Sounds like if part of you is hoping that she fancies you, also suggests perhaps all isn't well in your relationship or gone a bit stale and routine.
It just seems so far fetched to think that's how she feels. She's a classy, intelligent and very good lecturer. Not to mention hot. Plus, how the hell would you approach it if I was wanting something to happen!? We've got so many of the same views and ideas and if I met her in the pub we'd hit it off immediately, but she's my lecturer!! Meet your ideal woman in a situation which makes it impossible to act on it. Major bummer
Haha I agree, seems like shes into you. But your GF, what about her?
Phhhew overthinking it much.? Decide what you want and then get on with it.
My current GF is someone whom I love, but there isn't the same spark. We've been together for a good few years now and she has 2 kids (not my kids but I've taken them on) and life has just been kind of stressful I guess. I'm just scared to be the guy who does the 'right thing' but never really becomes happy. There's a lot of duty and obligation going on if you know what I mean. The whole dream girl thing seems just that; a dream! Life is never that perfect.
I am a bit lost as to the genders here.
Is this triangle involve 3 females?
Tbh regardless of whether or not she actually does fancy you, don't you think your gf deserves better than you pining for attention from other women??

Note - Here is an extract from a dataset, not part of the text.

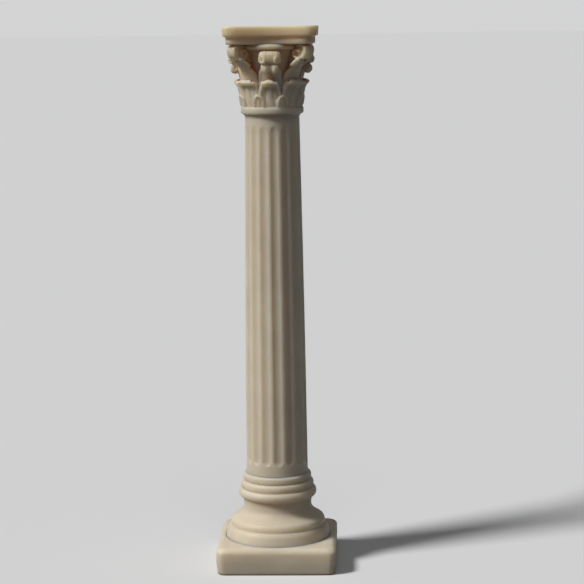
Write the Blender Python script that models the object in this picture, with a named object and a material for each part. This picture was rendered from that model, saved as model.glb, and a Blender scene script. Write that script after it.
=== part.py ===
"""Cast resin column in the Corinthian manner, as one solid.

A soft-edged square plinth carries turned base mouldings, a fluted shaft with entasis and a leafed
capital with corner volutes under a hollow-sided abacus. The origin is the middle of the underside,
+Z is up, -Y is the front. All sizes are metres.
"""
import math

import bpy
from mathutils import Vector

# Heights, from the ground up
PLINTH_HEIGHT = 0.0066
DISC_HEIGHT = 0.0043
DOME_HEIGHT = 0.0035
SCOTIA_HEIGHT = 0.0038
LOWER_BEAD_HEIGHT = 0.0032
UPPER_BEAD_HEIGHT = 0.00195
ASTRAGAL_HEIGHT = 0.00135
SHAFT_LENGTH = 0.0971
NECK_COVE_HEIGHT = 0.0014
NECK_RING_HEIGHT = 0.0017
BELL_HEIGHT = 0.0165
ABACUS_LOWER_HEIGHT = 0.00205
ABACUS_UPPER_HEIGHT = 0.00275

# Shaft and its flutes
SHAFT_FOOT_RADIUS = 0.00843
SHAFT_NECK_RADIUS = 0.0073
ENTASIS_POWER = 1.42
FLUTE_COUNT = 16
FLUTE_WIDTH = 0.0025
FLUTE_DEPTH = 0.0006
FLUTE_TURN = math.radians(5.4)
FLUTE_FOOT_MARGIN = 0.0034
FLUTE_HEAD_MARGIN = 0.0018
FLUTE_HEAD_FADE = 0.0035
FLUTE_FLOOR = (0.5, 0.87)
FLUTE_FOOT_STATIONS = ((0.0, 0.0, 0.45), (0.45, 0.85, 0.85), (1.0, 1.0, 1.0))
FLUTE_SHANK_SHARES = (0.3, 0.65)
FLUTE_HEAD_STATIONS = ((1.0, 1.0, 1.0), (0.0, 0.0, 0.8))
APOPHYGE_HEIGHT = 0.0013

# How far each base moulding stands out from the foot of the shaft
ASTRAGAL_PROJECTION = 0.00062
UPPER_BEAD_PROJECTION = 0.0016
LOWER_BEAD_PROJECTION = 0.00232
SCOTIA_HEAD_PROJECTION = 0.00142
SCOTIA_FOOT_PROJECTION = 0.0016
DISC_PROJECTION = 0.00577

# Depths and roundings of the base mouldings and the plinth
SCOTIA_HOLLOW = 0.00065
DOME_BOW = 0.00072
DOME_SETBACK = 0.00125
DOME_LIFT = 0.0001
BEAD_ROOT = 0.0007
ASTRAGAL_ROOT = 0.0002
DISC_ROUNDING = 0.00085
DISC_SQUARENESS = 2.8
PLINTH_MARGIN = 0.002
PLINTH_CORNER_RADIUS = 0.0018
PLINTH_EDGE_RADIUS = 0.0011
PLINTH_FOOT_RADIUS = 0.00066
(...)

Yes, she does deserve better and I do love her. Hence, the problem. I'm not 'pining for attention from other women.' Its just that someone else has come along to make me question my relationship. I don't feel good or happy about having these thoughts and I would never cheat on her. Can't help the thoughts though. I mean its obviously playing on my mind if I've bothered to post on here. Life isn't all ideal romance, things lose their spark after a few years and usually I wouldn't be moved by thoughts of other girls but this lecturer is on the same level as me, which I generally feel most people aren't(not in an egotistical intellingence way. In an ideas kind of way). Its not 3 girls btw, to answer someone else's question. I'm a guy.